Neville Medhora-ish Brain Voice

This sketch nails what great copy does. The phone sits there, flat and lifeless. The book, though, throws a crazy shadow full of moons, rabbits, and growing vines. Your words can be the boring rectangle…or the doorway into a whole little universe.

Turn Screens Into Story Projectors

Good copy doesn’t just explain; it projects a movie onto the reader’s brain. When you swap vague benefits for concrete scenes, your ad stops feeling like marketing and starts feeling like a story they stepped into. The goal: make their imagination do the special effects budget for free.

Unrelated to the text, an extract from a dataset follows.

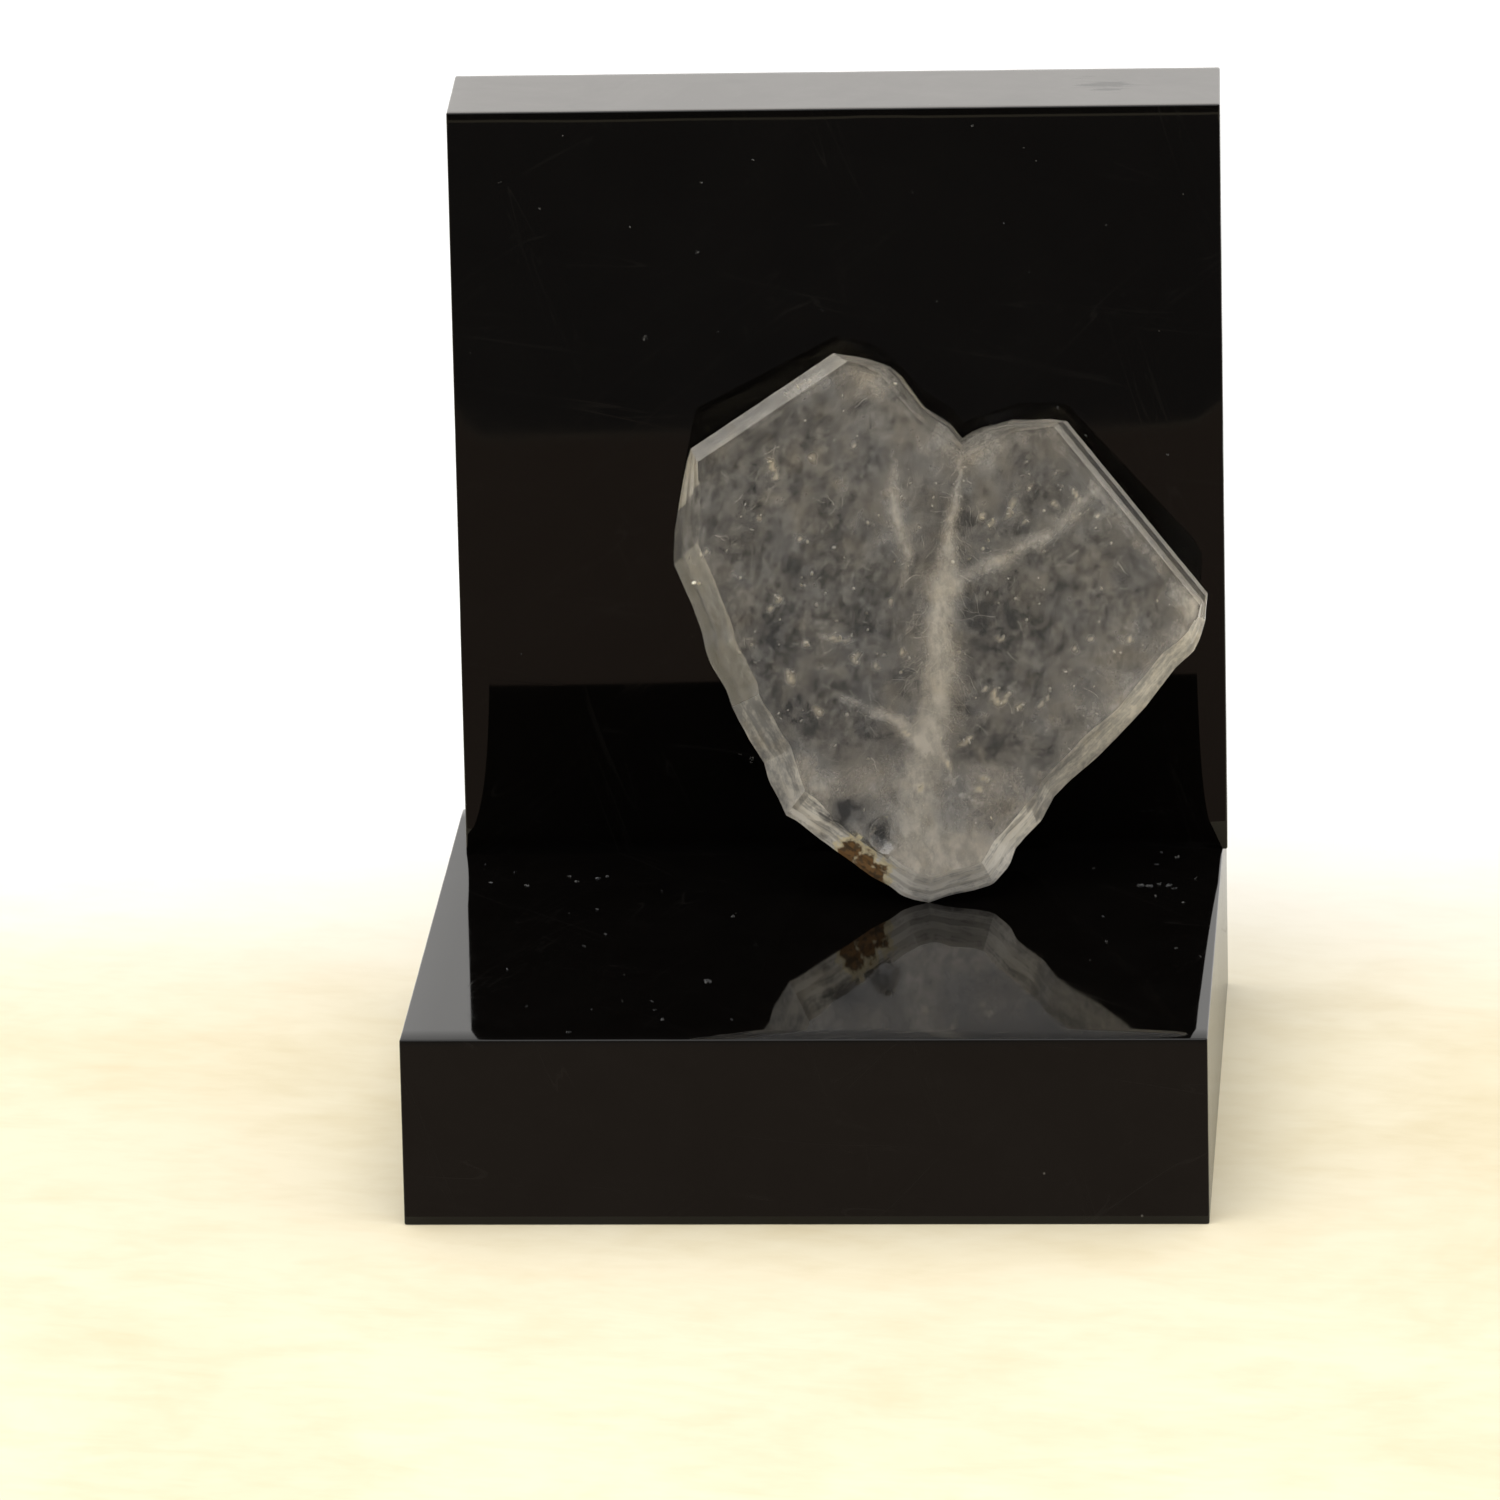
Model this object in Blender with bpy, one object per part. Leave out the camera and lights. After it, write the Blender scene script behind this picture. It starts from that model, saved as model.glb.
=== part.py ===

How To Spark Vivid Imagery

  • Trade abstractions like “better workflow” for pictures like “an inbox that hits zero before lunch.”
  • Zoom into one sharp moment instead of listing ten bland features.
  • Use action verbs that move: swipe, slam, sip, glide.
  • Borrow senses: what does it look, sound, or feel like when your promise comes true?

Brands That Paint Pictures

Apple logo

Apple turns specs into imagery with lines like “a display so bright it cuts through sunlight,” making you feel the screen in your hand.

Airbnb logo

Airbnb sells experiences with phrases like “wake up in a castle,” dropping you straight into the morning-after scene.